Brave New World by Aldous Huxley (1932)

Reviewed by Saimah

Brave new world is a dystopian novel written written by Aldous Huxley. It features a world that forces us to make comparisons with our own world, and realize the scary similarities and how we are edging towards that world. Some examples of this include the fact that people rely on drugs to forget their pain, the growing divide between social classes, and rapidly advancing technology. However there are many things that seem very wrong to us that they do in the book, like conditioning or brainwashing people, making babies in factories and much more. In the novel, we can see Bernard, the protagonist, is confused about what to do – he sees the imperfections in this “brave new world.”

Overall I did not enjoy the book that much and would not recommend it because the language is hard to read and the concepts and thoughts are disturbing.


Orbiting Jupiter by Gary D. Schmidt (2015)

Reviewed by Cynthia

Orbiting Jupiter is a young adult fiction novel narrated by Jack Hurd, a twelve-year-old boy living in a farm in rural Maine whose family begins to foster a fourteen-year-old boy named Joseph. Joseph has a problematic record and even has a daughter who he has never met before, causing others to treat him poorly.
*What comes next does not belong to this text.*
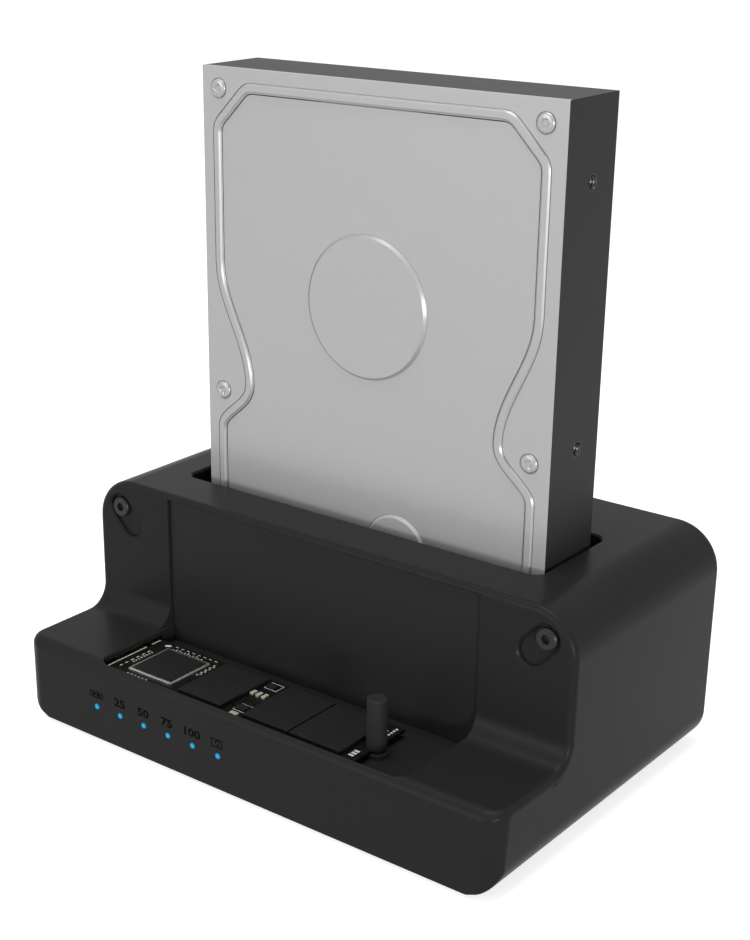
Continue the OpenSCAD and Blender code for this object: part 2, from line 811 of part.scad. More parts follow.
module card_controller() {
    color("#202020") from_front() block(card_x0 + 8.35, card_x0 + 21.45, card_y - 6.4, card_y + 6.9, card_top, card_top + 0.7);
}

module controller_frame() {
    color("#b9b9b7") from_front() difference() {
        block(card_x0 + 7.65, card_x0 + 22.15, card_y - 7.1, card_y + 7.6, card_top, card_top + 0.5);
        block(card_x0 + 8.25, card_x0 + 21.55, card_y - 6.5, card_y + 7, card_top - 1, card_top + 2);
    }
}

module card_memory() {
    color("#1c1c1c") from_front()
        for (r = [[26.15, 39.95], [46.75, 60.65], [61.05, 75.95]])
            block(card_x0 + r[0], card_x0 + r[1], memory_y0, memory_y1, card_top, chip_z1);
}

module card_parts() {
    color("#d8cfae") from_front() translate([card_x0, card_y, 0]) {
        for (x = [40.75, 42.55, 44.35]) block(x - 0.5, x + 0.5, 1.6, 3.6, card_top, card_top + 0.6);
        block(43.15, 45.35, -9.3, -8, card_top, card_top + 0.6);
        block(40.85, 43.55, 6.6, 8.8, card_top, card_top + 0.7);
        block(42.35, 45.55, -6.4, -3.6, card_top, card_top + 0.7);
        for (y = [-8.6, -6.4, -4.4]) block(77.35, 78.75, y, y + 1, card_top, card_top + 0.3);
    }
}

module card_fingers() {
    color("#d6b25a") from_front()
        for (y = [card_y - 9.2 : 0.75 : card_y + 9.5])
            if (abs(y - card_y - 6.25) > 0.9)
                block(card_x0 + 0.1, card_x0 + 2.3, y - 0.2, y + 0.2, card_top, card_top + 0.06);
}

// Plan of the space in the drive for platter and arm
module drive_cavity(grow) {
    translate([spindle_x, spindle_z]) circle(cavity_r + grow);
    difference() {
        translate([drive_x0 + 5.7 - grow, drive_z + 10.5 - grow])
            square([drive_w - 12.6 + 2 * grow, 57 + 2 * grow]);
        for (x = cover_screw_xs)
            for (z = [cover_screw_zs[1], cover_screw_zs[2]]) translate([x, z]) circle(3.4 - grow);
    }
}

module drive_base() {
    color("#3a3a3b") from_front() difference() {
        block(drive_x0, drive_x1, base_y, drive_y1, drive_z, drive_z1);
        along_y(base_y - 1, cavity_back) drive_cavity(0);
        // groove of the gasket
        along_y(base_y - 1, base_y + 0.8) difference() {
            drive_cavity(1.1);
            drive_cavity(0.1);
        }
        // bay of the circuit board, with room for its parts
        block(drive_x0 + 3.5, drive_x1 - 3.5, drive_y1 - 2, drive_y1 + 1, notch_z, drive_board_z1 + 0.5);
        block(drive_x0 + 9, drive_x1 - 9, drive_y1 - 4.5, drive_y1, notch_z, drive_board_z1 - 6);
        // notch of the plug at the lower end
        block(plug_x - plug_half - 3, plug_x + plug_half + 3, plug_y - 3.4, drive_y1 + 1, drive_z - 1, notch_z + 2.1);
        for (z = side_hole_zs)
            for (x = [drive_x0 - 1, drive_x1 - 5])
                translate([x, drive_y + side_hole_y, z]) rotate([0, 90, 0]) cylinder(h = 6, d = side_hole_d);
        for (x = cover_screw_xs)
            for (z = cover_screw_zs) bar_y(x, z, base_y - 1, base_y + 7, cover_screw_d);
        for (p = board_screws_at) bar_y(p[0], p[1], drive_y1 - 6, drive_y1, cover_screw_d);
        bar_y(spindle_x, spindle_z, cavity_back - 1, cavity_back + 3, shaft_d);
        bar_y(pivot_x, pivot_z, cavity_back - 1, cavity_back + 3, pivot_d);
    }
}

side_hole_z = drive_z + 68.7;
side_hole_zs = [side_hole_z - 41.6, side_hole_z, side_hole_z + side_hole_step];
board_screws_at = [[drive_x0 + 7, drive_z + 14], [drive_x1 - 7, drive_z + 14],
    [drive_x0 + 7, drive_board_z1 - 3], [drive_x1 - 7, drive_board_z1 - 3]];

// Outline of the ridge on the cover, clockwise from the upper left, drawn in by d
ridge_left = drive_x0 + 3.2;
ridge_right = drive_x1 - 3.7;
ridge_in = 9.3;
ridge_top = drive_z1 - 3.3;
ridge_chamfer = 9.8;
ridge_bottom = drive_z + 3.6;
ridge_foot = 11;
function ease(t) = (1 - cos(180 * t)) / 2;
function waist(x, side, z_high, z_mid, z_low) = concat(
    [for (i = [0:8]) [x - side * ridge_in * ease(i / 8), z_high + (z_mid - z_high) * i / 8]],
    [for (i = [1:5]) [x - side * ridge_in * (1 - i / 5), z_mid + (z_low - z_mid) * i / 5]]);
function ridge_points(d) = concat(
    [[ridge_left + ridge_chamfer - d * 0.4, ridge_top - d], [ridge_right - ridge_chamfer + d * 0.4, ridge_top - d],
        [ridge_right - d, ridge_top - ridge_chamfer + d * 0.4]],
    waist(ridge_right - d, 1, cover_screw_zs[1] + 33, cover_screw_zs[1] + 2.5, cover_screw_zs[1] - 9.5),
    [[ridge_right - d, ridge_bottom + ridge_foot - d * 0.4], [ridge_right - ridge_foot + d * 0.4, ridge_bottom + d],
        [ridge_left + ridge_foot - d * 0.4, ridge_bottom + d], [ridge_left + d, ridge_bottom + ridge_foot - d * 0.4]],
    reverse(waist(ridge_left + d, -1, cover_screw_zs[1] + 33, cover_screw_zs[1] + 2.5, cover_screw_zs[1] - 9.5)),
    [[ridge_left + d, ridge_top - ridge_chamfer + d * 0.4]]);
function reverse(list) = [for (i = [len(list) - 1 : -1 : 0]) list[i]];

module drive_cover() {
    ridge_w = 2.35;
    disc_h = ridge_h + 0.1;
    color("#c2c2c3") from_front() difference() {
        union() {
            block(drive_x0, drive_x1, drive_y, base_y, drive_z, drive_z1);
            along_y(drive_y - ridge_h, drive_y + 0.2) difference() {
                polygon(ridge_points(0));
                polygon(ridge_points(ridge_w));
            }
            // raised disc over the spindle and a smaller one over the arm's pivot
            bar_y(spindle_x, spindle_z, drive_y - disc_h, drive_y + 0.2, 34.4);
            bar_y(pivot_x, pivot_z, drive_y - disc_h, drive_y + 0.2, 17.6);
        }
        for (x = cover_screw_xs)
            for (z = cover_screw_zs) bar_y(x, z, drive_y - 1, base_y + 1, cover_screw_d + 0.2);
    }
}

module cover_screws() {
    color("#cfcfd0") from_front()
        for (x = cover_screw_xs)
            for (z = cover_screw_zs)
                translate([x, drive_y, z]) rotate([-90, 0, 0]) screw(cover_screw_d, 7, 4.6, 0.65);
}

module drive_gasket() {
    color("#0e0e0e") from_front() along_y(base_y, base_y + 0.8) difference() {
        drive_cavity(1);
        drive_cavity(0.2);
    }
}

module drive_board() {
    color("#16391f") from_front() difference() {
        block(drive_x0 + 4, drive_x1 - 4, drive_y1 - 2, drive_y1 - 2 + drive_board_t, notch_z + 0.5, drive_board_z1);
        for (p = board_screws_at) bar_y(p[0], p[1], drive_y1 - 6, drive_y1, cover_screw_d + 0.2);
    }
}

module drive_board_screws() {
    color("#8c8c8c") from_front()
        for (p = board_screws_at)
            translate([p[0], drive_y1 - 2 + drive_board_t, p[1]]) rotate([90, 0, 0])
                screw(cover_screw_d, 4.5, 3.6, 0.7);
}

module drive_plug() {
    color("#111111") from_front() {
        block(plug_x - plug_half - 1.5, plug_x + plug_half + 1.5, plug_y - 3, drive_y1 - 2, notch_z - 1.6,
            notch_z + 2);
        for (r = tongues)
            block(plug_x + r[0], plug_x + r[1], plug_y - 0.6, plug_y + 0.6, drive_z + 0.4, notch_z - 1.5);
    }
}

module ring_y(x, z, y0, y1, outer_d, inner_d) {
    difference() {
        bar_y(x, z, y0, y1, outer_d);
        bar_y(x, z, y0 - 1, y1 + 1, inner_d);
    }
}

module platter() {
    color("#d9dadc") from_front()
        ring_y(spindle_x, spindle_z, platter_y, platter_y + platter_t, 2 * platter_r, 2 * hub_r);
}

module spindle_hub() {
    color("#a9a9ac") from_front() difference() {
        union() {
            bar_y(spindle_x, spindle_z, platter_y, platter_y + platter_t + 0.2, 2 * hub_r - 0.1);
            bar_y(spindle_x, spindle_z, platter_y + platter_t, cavity_back - 0.6, 2 * hub_r + 4);
        }
        bar_y(spindle_x, spindle_z, platter_y - 2, cavity_back, shaft_d + 2 * run);
    }
}

module spindle_shaft() {
    color("#c4c4c7") from_front() bar_y(spindle_x, spindle_z, platter_y - 1.2, cavity_back + 3, shaft_d);
}

module disc_clamp() {
    color("#bfc0c2") from_front() difference() {
        ring_y(spindle_x, spindle_z, platter_y - 1, platter_y, 29, shaft_d + 2);
        for (a = [0:60:300])
            bar_y(spindle_x + 9 * cos(a), spindle_z + 9 * sin(a), platter_y - 1.6, platter_y - 0.4, 2.6);
    }
}

// The arm as it rests on the ramp, off the platter
module actuator_arm() {
    tip = 5;
    color("#b5b5b8") from_front() translate([pivot_x, 0, pivot_z]) rotate([0, -park_angle, 0]) difference() {
        union() {
            bar_y(0, 0, arm_y, cavity_back - 1, 13);
            along_y(arm_y, arm_y + arm_t)
                polygon([[0, -6], [0, 6], [arm_l - tip, 2], [arm_l, 1.2], [arm_l, -1.2], [arm_l - tip, -2]]);
            along_y(arm_y + 2.6, arm_y + 5)
                polygon([[0, -5], [0, 5], [-13, 9], [-13, -9]]);
        }
        bar_y(0, 0, arm_y - 1, cavity_back, pivot_d + 2 * run);
    }
}

module pivot_post() {
    color("#8f8f92") from_front() bar_y(pivot_x, pivot_z, arm_y - 1, cavity_back + 3, pivot_d);
}

module voice_coil() {
    color("#b4692b") from_front() translate([pivot_x, 0, pivot_z]) rotate([0, -park_angle, 0])
        along_y(arm_y + 2.6, arm_y + 5) difference() {
            polygon([[-13.05, -9], [-13.05, 9], [-22.5, 12.7], [-22.5, -12.7]]);
            polygon([[-16, -5], [-16, 5], [-20, 6.5], [-20, -6.5]]);
        }
}

// Two magnet plates, in front of the coil and behind it
module voice_magnets() {
    color("#6e6e72") from_front() translate([pivot_x, 0, pivot_z]) rotate([0, -park_angle + 16, 0])
        for (y = [[arm_y + 0.6, arm_y + 2.2], [arm_y + 5.4, cavity_back]])
            along_y(y[0], y[1])
                polygon([[-13.5, -9], [-13.5, 9], [-23, 13], [-23, -13]]);
}

// Comb that lifts the arm's tip off the platter
module parking_ramp() {
    a = park_angle;
    x = pivot_x + (arm_l - 2) * cos(a);
    z = pivot_z + (arm_l - 2) * sin(a);
    color("#e4e2da") from_front()
        block(x - 2.5, x + 2.5, arm_y + arm_t + 0.3, cavity_back, z - 5.6, z + 0.2);
}

upper_housing();
front_insert();
base_plate();
rubber_feet();
slot_guide();
base_screws();
cheek_screws();
insert_screws();
guide_screws();
board_screws();
carrier_screws();
main_board();
board_chips();
capacitors();
inductors();
crystal();
drive_socket();
socket_contacts();
card_carrier();
card_connector();
card_contacts();
stack_header();
usb_socket();
usb_tongue();
dc_jack();
dc_pin();
power_switch();
start_switch();
led_board();
leds();
led_lenses();
pin_grommet();
power_button();
start_button();
retention_pin();
card_board();
card_controller();
controller_frame();
card_memory();
card_parts();
card_fingers();
drive_base();
drive_cover();
cover_screws();
drive_gasket();
drive_board();
drive_board_screws();
drive_plug();
platter();
spindle_hub();
spindle_shaft();
disc_clamp();
actuator_arm();
pivot_post();
voice_coil();
voice_magnets();
parking_ramp();
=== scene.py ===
"""Docking station with a standing drive and a flash card: finishes, fine shapes and the studio."""
import math

import bmesh
import bpy
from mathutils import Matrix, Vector


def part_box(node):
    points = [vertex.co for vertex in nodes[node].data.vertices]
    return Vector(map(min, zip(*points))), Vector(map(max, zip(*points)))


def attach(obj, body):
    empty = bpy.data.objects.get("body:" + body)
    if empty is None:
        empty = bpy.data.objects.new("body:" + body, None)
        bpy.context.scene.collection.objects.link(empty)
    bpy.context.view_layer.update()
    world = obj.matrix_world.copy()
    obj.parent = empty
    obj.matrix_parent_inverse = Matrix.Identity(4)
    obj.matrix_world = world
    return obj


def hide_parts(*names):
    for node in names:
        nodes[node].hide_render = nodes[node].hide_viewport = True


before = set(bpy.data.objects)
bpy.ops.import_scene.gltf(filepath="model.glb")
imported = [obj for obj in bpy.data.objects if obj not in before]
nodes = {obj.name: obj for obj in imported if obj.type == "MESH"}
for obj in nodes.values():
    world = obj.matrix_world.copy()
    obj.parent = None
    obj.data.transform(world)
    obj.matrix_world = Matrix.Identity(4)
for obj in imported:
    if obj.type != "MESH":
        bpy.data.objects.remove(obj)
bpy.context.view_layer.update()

# Lengths are written in millimetres. Y counts from the front face of the dock and Z from the bottom
# of its body, as on a drawing of the object; at() moves a point of the drawing into the frame.
MM = 0.001
housing_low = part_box("upper_housing")[0]
FRONT = housing_low[1] / MM
FLOOR = housing_low[2] / MM


def at(x, y, z):
    return Vector((x * MM, (y + FRONT) * MM, (z + FLOOR) * MM))


# Shader maths

class Value:
    """A socket that carries a number, with operators that add Math nodes."""

    def __init__(self, maker, socket):
        self.maker = maker
        self.socket = socket

    def math(self, operation, *others):
        return self.maker.value("ShaderNodeMath", {"operation": operation}, 0, self, *others)

    def __add__(self, other):
        return self.math("ADD", other)

    def __radd__(self, other):
        return self.math("ADD", other)

    def __mul__(self, other):
        return self.math("MULTIPLY", other)

    def __rmul__(self, other):
        return self.math("MULTIPLY", other)

    def __sub__(self, other):
        return self.math("SUBTRACT", other)

    def __rsub__(self, other):
        return (self * -1.0).math("ADD", other)

    def step(self, start, end):
        """0 below start, 1 above end, smooth between."""
        settings = {"interpolation_type": "SMOOTHSTEP", "clamp": True}
        return self.maker.value("ShaderNodeMapRange", settings, 0, self, start, end, 0.0, 1.0)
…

However, as Jack gets Joseph to open up to him and learns about his past, he realizes that Joseph is actually a caring person, and all he wants is to see his daughter named Jupiter.
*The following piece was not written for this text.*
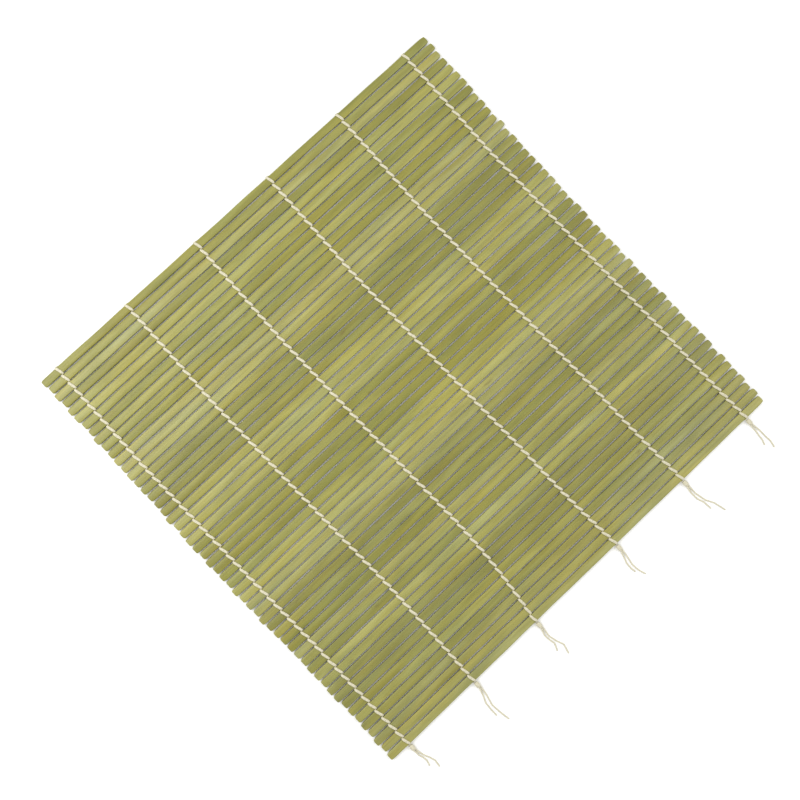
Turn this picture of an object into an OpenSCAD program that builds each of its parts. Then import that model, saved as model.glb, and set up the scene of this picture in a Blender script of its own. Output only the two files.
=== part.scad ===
// Sushi rolling mat: flat bamboo slats side by side, held in a row by lines of twined cotton thread.
// X runs along the slats, Y along the rolling direction and Z up.
// The origin is on the table, under the middle of the mat. Slat 1 is at the +Y edge.

/* [Slats] */
// Number of slats
slat_count = 53; // [21:2:53]
// Length of the longest slats
slat_len = 240; // [160:1:300]
// Width of one slat
slat_w = 3.94; // [3:0.01:8]
// Thickness of one slat
slat_t = 1.6; // [1.2:0.1:3]
// Gap between two slats
gap = 0.5; // [0.4:0.01:1.2]
// Radius of the long edges on the upper side
top_edge_r = 0.35; // [0.1:0.05:0.5]
// Radius of the long edges on the lower side
low_edge_r = 0.45; // [0.1:0.05:0.6]
// Length of the narrowed tip at each slat end
tip_len = 1.4; // [0.4:0.1:3]
// How much each side of a tip narrows
tip_nip = 0.55; // [0.2:0.05:0.9]
// How far the shortest slat ends stay back
fringe = 1; // [0:0.1:3]

/* [Thread] */
// Number of thread lines across the slats
line_count = 6; // [2:1:6]
// Distance from the left slat ends to the first line
margin_left = 9.7; // [6:0.1:30]
// Distance from the right slat ends to the last line
margin_right = 13.6; // [6:0.1:30]
// Width of a thread where it crosses a slat
thread_w = 1.2; // [0.8:0.05:1.6]
// Height of a thread above the slats
thread_over = 0.8; // [0.4:0.05:1.5]
// Height of a thread squeezed flat between a slat and the table
thread_under = 0.45; // [0.3:0.05:1]
// Width of a thread in a gap
thread_neck = 0.84; // [0.5:0.02:1]
// Thickness of a thread round the outer edge of the first slat
thread_edge = 0.7; // [0.4:0.05:1.2]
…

I am glad that I read this bittersweet novel. The characters, especially Joseph, feel realistic, and I felt a wide range of emotions from reading this. Joseph’s closed off and violent personality contrasts with his caring nature, and I found myself wishing for his happiness. His unfortunate character shows that you can’t judge people based on limited details about their past. The pacing in this novel is done well, and I especially like the way the author shows how Joseph changes. If you wish to read a sad yet touching and hopeful story, you should read this novel.